Édition du vendredi 18 septembre 2015
Isabelle Maincion : « On va perdre les moyens de tisser du lien social »
© D.R.
Quelques mots tout d’abord pour présenter votre commune ?
C’est une petite commune de 1360 habitants, qui appartient à la communauté de communes du Pays de Vendôme. Pour l’instant, la commune a encore tous ses services – médecin, pharmacien, kiné, dentiste, deux maisons de retraite, etc. La commune compte quelques « TGVistes » qui travaillent à Paris, qui n’est qu’à 45 minutes, Une de nos particularités est d’avoir 28 % de logements sociaux – parce que pendant longtemps il y a eu un gros secteur industriel sur La Ville-aux-Clercs, aujourd’hui disparu. Il y a une paupérisation importante et préoccupante chez ceux qui habitent dans le secteur HLM.
La Ville-aux-Clercs a un budget de 900 000 euros par an.
Que va vous coûter la baisse des dotations ?
J’avais un peu plus de 200 000 euros de DGF. Je vais en perdre 30 %, et à terme 40 %.
Notre principal souci aujourd’hui, c’est que nous avons investi ces dernières années, notamment dans un restaurant scolaire. Cet investissement, nous l’avons fait suite à une prospective faite par le comptable public, pour être sûrs de ne prendre aucun risque.
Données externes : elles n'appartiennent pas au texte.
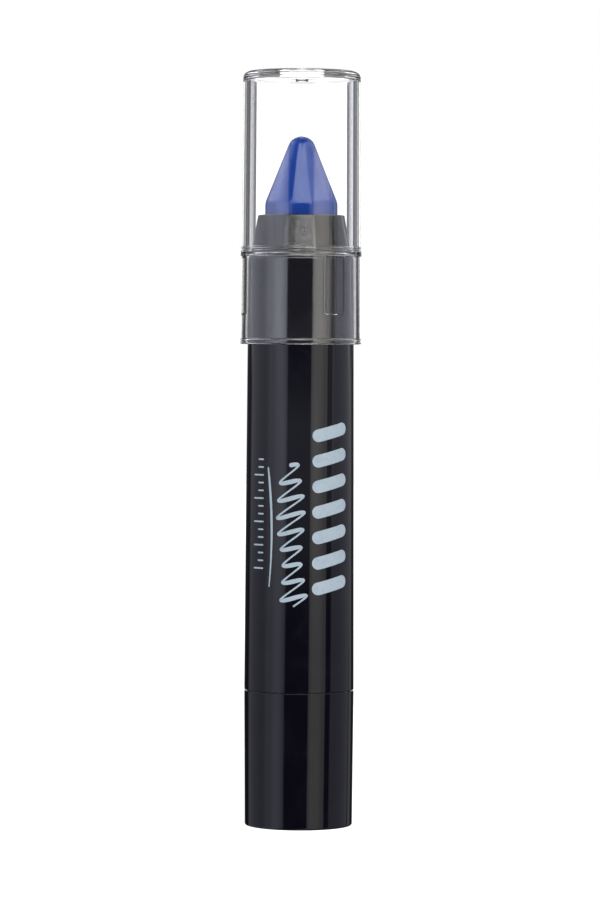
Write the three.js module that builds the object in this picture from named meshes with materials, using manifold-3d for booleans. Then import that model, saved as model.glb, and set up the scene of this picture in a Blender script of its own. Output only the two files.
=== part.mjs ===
// A twist-up crayon standing on its base. A clear overcap covers the nose and the crayon. Turning
// the base turns a coarse left-hand screw, which lifts or lowers the keyed stem under the crayon.
// Millimetres, +Z up, the origin at the middle of the base's underside.
import * as THREE from 'three';
import { mergeVertices } from 'three/addons/utils/BufferGeometryUtils.js';
import Module from 'manifold-3d';

const wasm = await Module();
wasm.setup();

// Driving dimensions. Heights are measured from the underside.
const overallLength = 120;
const shellSegments = 48;
const screwSegments = 20;
const runningGap = 0.3; // between pieces that turn or slide on each other
const pressGap = 0.1; // between round pieces that are pressed together

const housingBore = 7.4; // the bore shared by the barrel and the base
const pressRadius = housingBore - pressGap;
const turningRadius = housingBore - runningGap;

const base = { top: 21.56, footRadius: 8.6, rimRadius: 8.77, footRound: 0.35, rimRound: 0.15, floor: 1.6 };

const barrel = {
  foot: base.top + runningGap, top: 90.9, footRadius: 8.765, topRadius: 8.44, footRound: 0.15,
  shoulderRound: 0.85,
};

const nose = {
  foot: barrel.top + pressGap, top: 97.15, footRadius: 7.97, topRadius: 6.85, edgeRound: 0.25,
  plugFoot: 78, bore: 6.65, lip: 93.6, mouth: 5.95,
};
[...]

Et évidemment, cette prospective avait été faite à DGF constante ! Alors la baisse – et la baisse rapide – de la dotation de l’État nous met dans une situation très difficile. Il a donc fallu prendre des mesures de toute sorte. Avant, nous organisions un repas des anciens et nous offrions un colis ; maintenant ils auront le choix, ce sera soit l’un, soit l’autre. Nous avons supprimé un feu d’artifice, augmenté un peu les impôts que nous avions réussi à diminuer pendant le mandat précédent. Autre mesure : nous avons baissé les indemnités des élus. Je trouve que ce n’est pas normal de devoir faire cela, mais les habitants y ont été très sensibles. Nous avons dû aussi baisser les subventions aux associations, en privilégiant davantage celles spécifiquement dédiées au lien social. Enfin j’ai supprimé un emploi de contractuel, qui faisait l’entretien technique de la voirie et des bâtiments.
Avez-vous dû remettre en cause des investissements ?
Oui. Nous étions engagés dans une rénovation de vieux bâtiments, qui étaient très énergivores, afin de réduire nos dépenses de fonctionnement. Cet investissement est remis en cause, parce qu’il faut rembourser les emprunts de nos investissements passés, et que nous n’avons plus les moyens d’en faire beaucoup plus.
Je suis en charge des finances à la communauté de communes, et l’exercice y est tout aussi périlleux. Par exemple, nous sommes en train de nous résoudre à restreindre l’accueil temporaire des petits enfants en halte-garderie. Tous les services à la population qui sont facultatifs vont devoir être restreints – je ne vois pas comment faire autrement.
Comment se passe le dialogue avec la population sur ces sujets ?
J’ai un petit magazine que je diffuse aux habitants, dans lequel j’ai annoncé la journée de samedi, j’ai également annoncé certaines décisions par courrier, sur ce qui concerne les anciens, par exemple. J’ai des retours par internet qui me permettent d’avoir un dialogue. Et puis nous sommes une petite commune, je discute avec les gens directement dans la rue. Il y en a qui comprennent les enjeux et les difficultés mais il existe aussi toute une partie de la population qui ne comprend pas. Ce sont des mauvaises nouvelles, qui sont difficiles à appréhender. Ma démarche est tout de même d’associer les habitants, de leur demander leur avis – de leur demander par exemple ce qui leur paraît le plus futile et qu’ils accepteraient le mieux de voir disparaître.
Que va-t-il se passer le 19 septembre dans votre commune ?
Déjà aujourd’hui, vendredi, je pars avec d’autres membres du bureau de l’association départementale des maires voir le préfet, pour lui exposer une nouvelle fois nos difficultés.
Samedi, j’ouvre la salle du conseil municipal, où je vais diffuser le petit film réalisé par l’AMF, et où un ordinateur sera à disposition pour signer la pétition.
Mais pour moi, cette journée n’est pas un aboutissement, c’est un lancement, c’est le début de quelque chose. À chaque occasion, à chaque prise de parole publique, je reviendrai à la charge pour expliquer aux habitants qu’avec moins de dotations, on va perdre les moyens de tisser du lien social, sans parler de la baisse d’attractivité pour le territoire. Il va falloir répéter, dialoguer, expliquer, tous les jours.